The co- existence of communicable and non-communicable diseases, also termed as the double burden of disease, has been impacting populations significantly across the world. The impact of this double burden on older population is naturally more severe. The prevalence of non-communicable diseases has been on rise in older people with longer life spans and due to lifestyle and dietary factors as well as occupational and environmental hazards. At the same time, older people remain to be vulnerable to a number of communicable diseases due to poor nutrition, sanitation and hygiene.

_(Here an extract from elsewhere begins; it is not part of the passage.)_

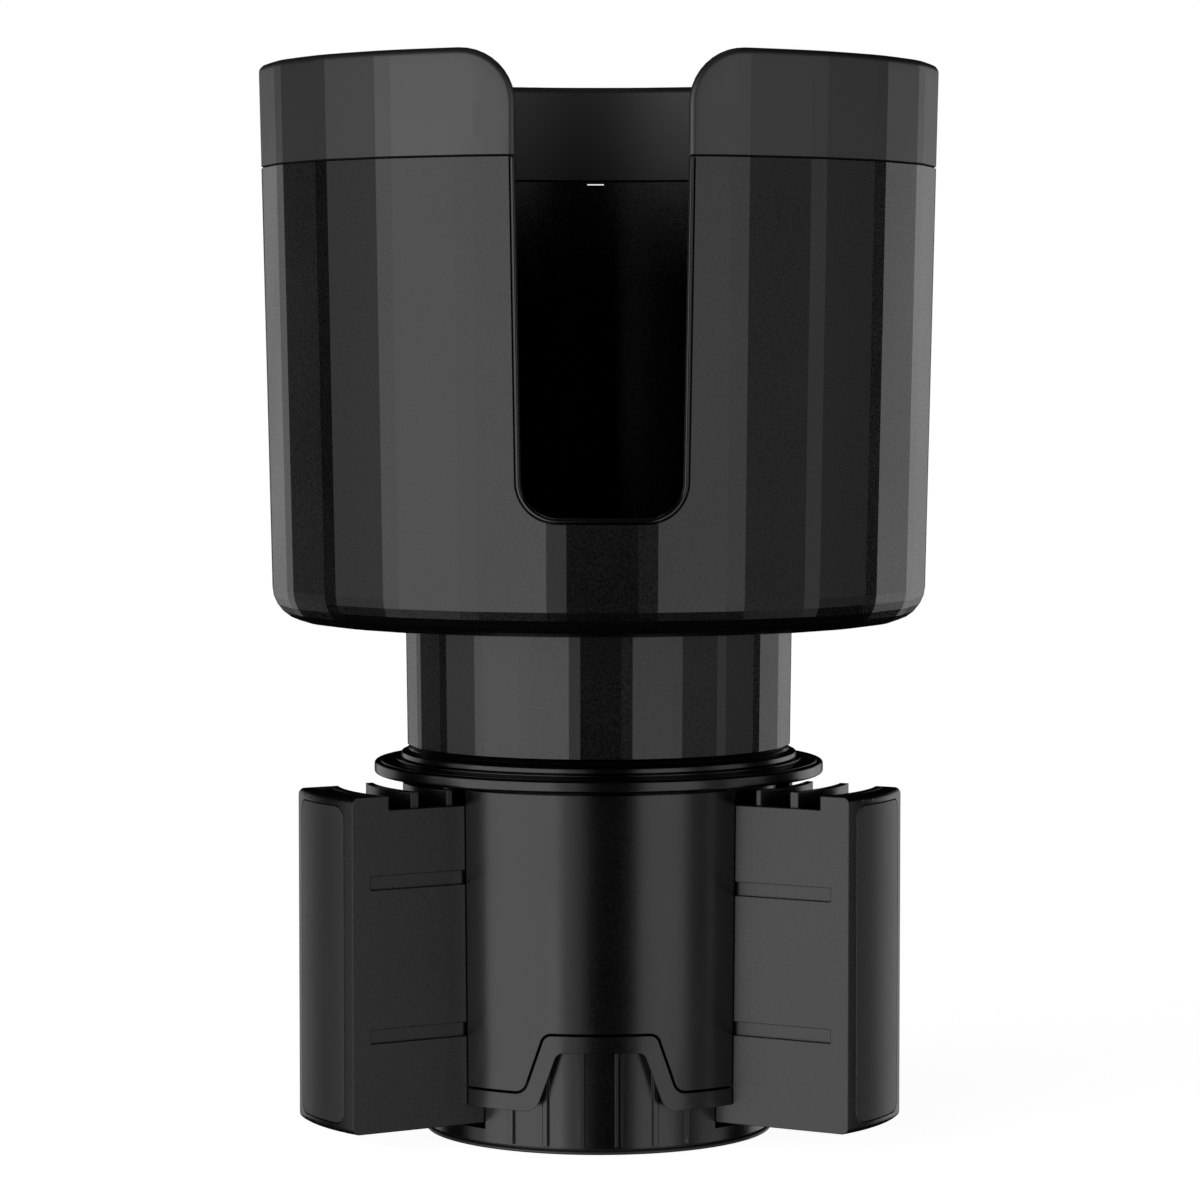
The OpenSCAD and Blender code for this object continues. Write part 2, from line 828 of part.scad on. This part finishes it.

The situation is more of a concern in South Asia where the numbers of older people are rapidly growing and older people here continue to live in severe poverty and difficult living conditions. While communicable diseases have been traditionally prevalent in the region, NCDs have also been on consistent rise making the double burden of disease very relevant in South Asia. Developing nations in South Asia ? namely India, Pakistan, Bangladesh, Sri Lanka and Nepal have been seeing unprecedented economic growth in the past ten to fifteen years. They have also been struggling to fight the onslaught of communicable and lack of nutrition related diseases for a very long time. The double disease burden refers to the rise of communicable and non-communicable diseases (NCDs). Inefficient healthcare delivery systems and high rates of urbanization have contributed to periodic rises in communicable diseases such as tuberculosis, malaria and HIV. At the same time, as life expectancy increases in these nations, there has been a concomitant hike in the prevalence of NCDs such as cancer, diabetes and cardiovascular disease. This double disease burden is a common characteristic of such developing nations and the increasing morbidity and loss of economic activity has the risk of hampering economic growth.
In India, the Thar Desert in the North-West of the county is an extremely under-developed region. Poverty in Rajasthan is inextricably linked to the local environment. The proportion of people living below the poverty line is much higher than the national average as they live in the dry or un-irrigated areas where rainfall is low and highly variable. Marginalization in Thar occurs on the basis of age, gender and social status. Older people account for approximately 2 million of the state?s population and are amongst the most vulnerable. The State shows some of the lowest health indicators in India. Primary health care in the State has not reached a large number of poor people, especially women, people belonging to the lower castes and communities living in remote areas. Health problems are linked to poverty, poor hygiene practices, insufficient education and limited access to health services due to remoteness of villages and limited trained staff often shared between health posts. Amidst this, older people?s health status has been significantly impacted in Thar. The double burden of disease in older people is highly prevalent. The NCDs have emerged in the forms on hypertension, diabetes, arthritis, dementia and eye ailments. Main communicable diseases include malaria, TB and other respiratory infections like pneumonia. The double burden impacts the life of older people significantly affecting overall quality of life, leading to morbidity and causing financial losses.
GRAVIS, an NGO based in the Thar Desert of Rajasthan, has been working to empower the rural communities for the last 30 years. It takes an integrated approach towards rural development and emphasizes on water security, food security, education and healthcare. GRAVIS covers over 1,200 villages with its activities and interventions and benefits about 1.2 million people living in Thar. Health has been a major area of GRAVIS work and the focus has been on improving the health conditions of elderly, women and children living in Thar. Keeping this in view, GRAVIS has set up a comprehensive, rural hospital in a village of Thar Desert. This 70-bed facility is fully equipped and is manned with a team of well qualified doctors and nurses. The facility caters to people living in about 100 villages in the surrounding area and is a major source of medical help.
Ageing and health is an important programmatic priority for GRAVIS. To address the double burden of disease among older people, GRAVIS is working on several fronts. A first aspect addresses the curative needs by providing medical services to older people through GRAVIS hospital as well by outreach medical services. Secondly, there is strong focus on educating older people on double burden of disease, self-care and preventive aspects. Along with educating older people, a major focus has also been on developing local capacity through training health workers and peer educators. Thirdly, GRAVIS s actively engaged in advocacy and research on older people?s health status to generate evidence and aimed at overall improvement of the service delivery status. Overall, GRAVIS? efforts on ageing and health reach out to about 100,000 older people and have led the path to improved quality of life for those older people.
The world is going through a rapid demographic transition, with steadily increasing older population. The double burden of disease is very relevant in the many parts of the world and present complex socio-economic and medical challenges for the communities and governments. A multi-dimensional approach needs to be taken up to make major inroads in the situation. There is a need of working on regional level guidelines and directions through active advocacy and research, followed by active implementation strategies at national level in participation with NGOs, civil society and older people groups.